------ Provided material ------

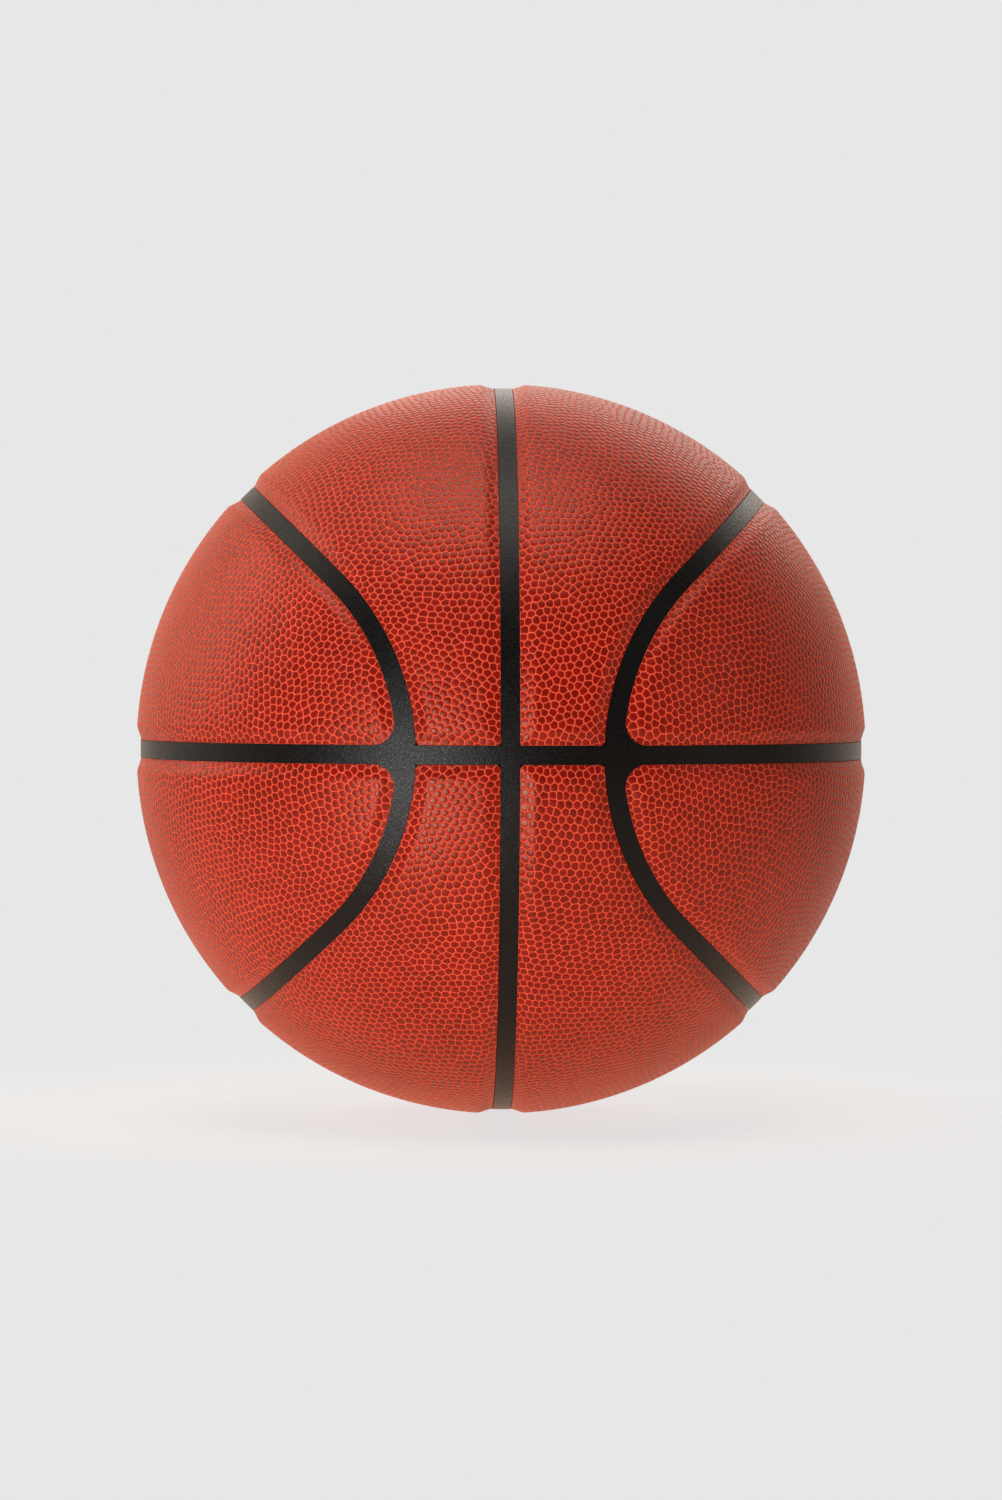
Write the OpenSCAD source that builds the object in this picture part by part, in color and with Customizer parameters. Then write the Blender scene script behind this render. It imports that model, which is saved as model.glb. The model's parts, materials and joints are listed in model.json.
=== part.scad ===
// Full-size basketball: eight glued cover panels on foam pads, a rubber carcass whose ribs are the channels,
// a wound shell, a bladder and its valve. +X is right and -Y is front, and the origin is the ball's centre.

/* [Ball] */
// Diameter over the crowns of the cover panels
ball_d = 242; // [232:0.5:250]
// Thickness of the cover panels
cover_t = 1.4; // [1:0.1:2]
// Thickness of the carcass under the foam pads
carcass_t = 0.8; // [0.5:0.05:1.5]
// Thickness of the thread winding
winding_t = 0.45; // [0.3:0.05:1]
// Thickness of the bladder's wall
bladder_t = 0.7; // [0.5:0.05:1.5]

/* [Channels] */
// Width of the black channel between two panel edges
channel_w = 6; // [4:0.1:7]
// Depth of the channel below the panel crowns
channel_h = 1.4; // [0.8:0.1:2]
// Width over which a panel's edge rolls down to the channel
roll_w = 5; // [3:0.5:8]
// Distance from the middle channel to a loop where it crosses the equator, seen from the front
loop_x = 32; // [28:0.5:38]
// Radius of the side panels' corners at the loop crossings
corner_r = 7; // [3:0.5:9]

/* [Foam pads] */
// Distance from a panel's edge to the foam pad under it
foam_inset = 4.5; // [4:0.5:8]

/* [Valve] */
// Radius of the boot's neck, which shows in the cover
neck_r = 4; // [3.6:0.1:5]
// Radius of the soft core inside the boot
core_r = 2.8; // [2:0.1:3]
// Radius of the needle hole through the core
needle_r = 1.05; // [0.8:0.05:1.3]
// Length of the soft core
core_len = 16; // [10:0.5:22]
// Thickness of the boot's end wall behind the core
boot_end_t = 1.5; // [1:0.1:3]
// Depth of the boot's face below the panel crown
neck_sink = 0.4; // [0.2:0.05:0.8]
// Radius of the boot's flange on the bladder
flange_r = 11; // [8:0.5:16]
// Thickness of the boot's flange
flange_t = 1.2; // [0.8:0.1:2]
// Radius of the rubber patch between the flange and the bladder
patch_r = 16; // [12:0.5:24]
// Thickness of the rubber patch
patch_t = 0.6; // [0.4:0.05:1]
// Angle of the valve over the top of the ball, from the front
valve_over = 136; // [125:1:150]
// Angle of the valve to the right of the middle channel
valve_side = 18; // [16:1:22]

/* [Fits] */
// Glue gap between the cover and what it is bedded on
bed_gap = 0.35; // [0.3:0.05:0.5]
// Gap between two wrapped layers inside
lay_gap = 0.1; // [0.05:0.05:0.2]
// Gap between a panel's edge and the rubber rib
side_gap = 0.15; // [0.1:0.05:0.3]
// Gap round the valve's neck
neck_gap = 0.2; // [0.1:0.05:0.3]
// Gap round the core in the boot
core_gap = 0.05; // [0.03:0.01:0.1]

/* [Hidden] */
$fn = 120;
overrun = 1;
// The spheres' own axis leaves the ball in the middle of a middle panel, clear of the channels
axis_turn = 22.5;

// Layers, from the outside in
cover_r = ball_d / 2;
rib_r = cover_r - channel_h;
skin_r = rib_r - cover_t - bed_gap;
foam_r = cover_r - cover_t - bed_gap;
winding_r = skin_r - carcass_t - lay_gap;
bladder_r = winding_r - winding_t - lay_gap;
bladder_in_r = bladder_r - bladder_t;
patch_top_r = bladder_in_r - lay_gap;
flange_top_r = patch_top_r - patch_t - lay_gap;

// Channels seen from the front: each loop is an arc that runs into the two diagonals
edge = channel_w / 2;
arc_r = loop_x * (sqrt(2) + 1);
arc_x = arc_r * sqrt(2);
diagonal = [1, 0, 1] / sqrt(2);

// In the bays' outlines a straight edge or a corner crosses the arc that it is tangent to at a slight angle
join_turn = 1.5;
corner_join_turn = 4;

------

#### [Your task]
From the top of the listing above, restate each line word for word up to and including the line with "foam_inset = 4.5; // [4:0.5:8]"; add nothing else.

#### [Response for this exercise]
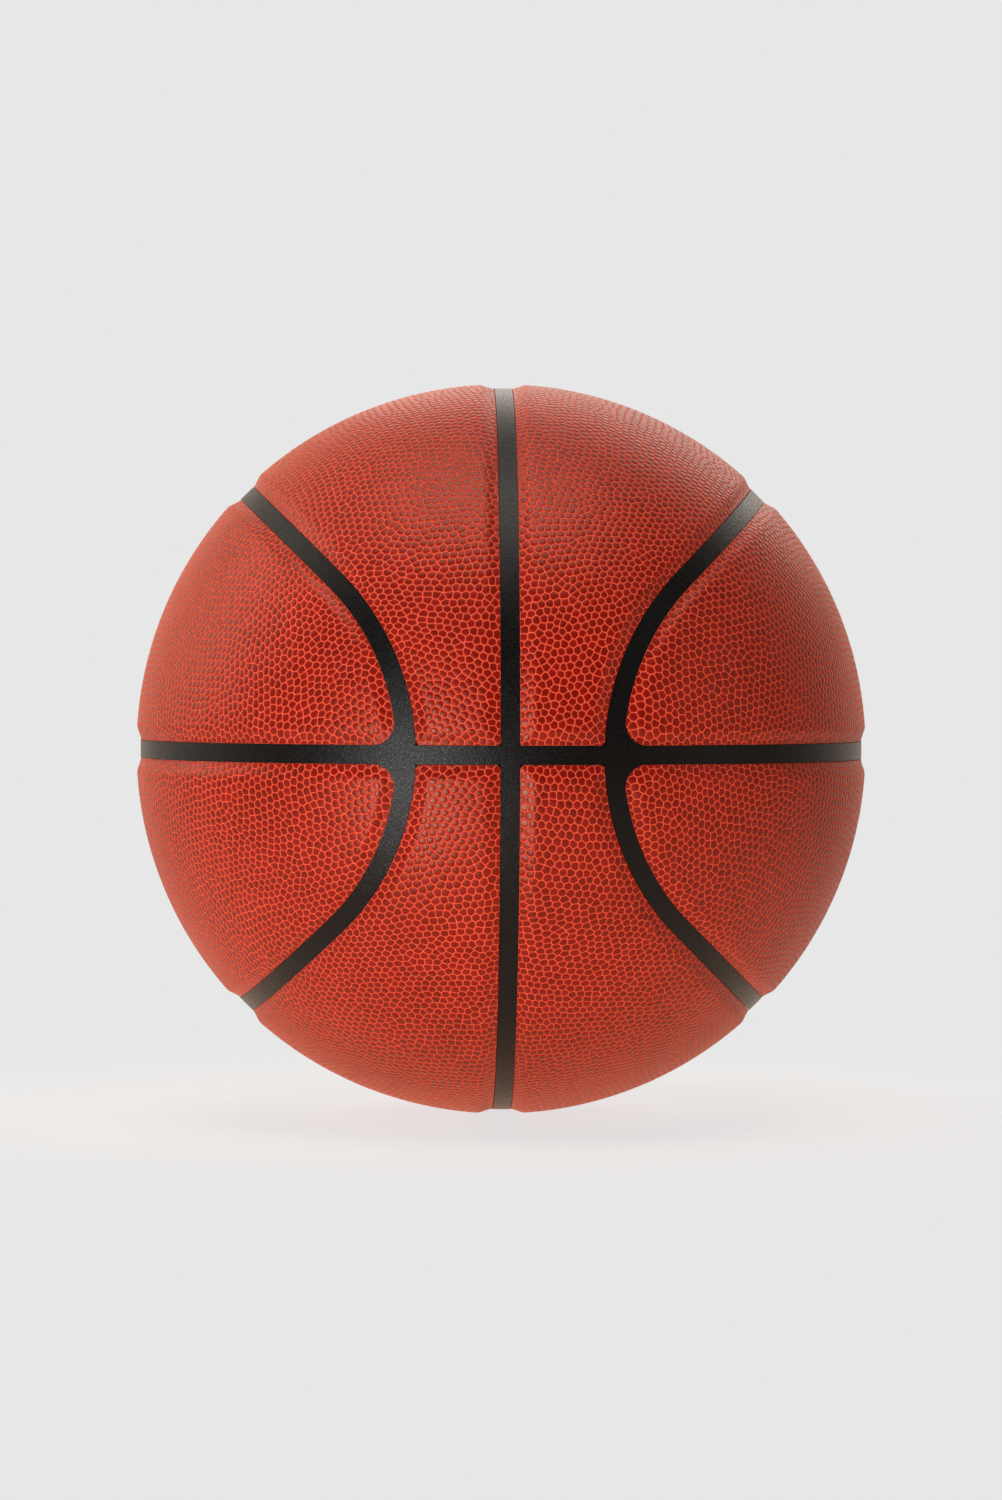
Write the OpenSCAD source that builds the object in this picture part by part, in color and with Customizer parameters. Then write the Blender scene script behind this render. It imports that model, which is saved as model.glb. The model's parts, materials and joints are listed in model.json.
=== part.scad ===
// Full-size basketball: eight glued cover panels on foam pads, a rubber carcass whose ribs are the channels,
// a wound shell, a bladder and its valve. +X is right and -Y is front, and the origin is the ball's centre.

/* [Ball] */
// Diameter over the crowns of the cover panels
ball_d = 242; // [232:0.5:250]
// Thickness of the cover panels
cover_t = 1.4; // [1:0.1:2]
// Thickness of the carcass under the foam pads
carcass_t = 0.8; // [0.5:0.05:1.5]
// Thickness of the thread winding
winding_t = 0.45; // [0.3:0.05:1]
// Thickness of the bladder's wall
bladder_t = 0.7; // [0.5:0.05:1.5]

/* [Channels] */
// Width of the black channel between two panel edges
channel_w = 6; // [4:0.1:7]
// Depth of the channel below the panel crowns
channel_h = 1.4; // [0.8:0.1:2]
// Width over which a panel's edge rolls down to the channel
roll_w = 5; // [3:0.5:8]
// Distance from the middle channel to a loop where it crosses the equator, seen from the front
loop_x = 32; // [28:0.5:38]
// Radius of the side panels' corners at the loop crossings
corner_r = 7; // [3:0.5:9]

/* [Foam pads] */
// Distance from a panel's edge to the foam pad under it
foam_inset = 4.5; // [4:0.5:8]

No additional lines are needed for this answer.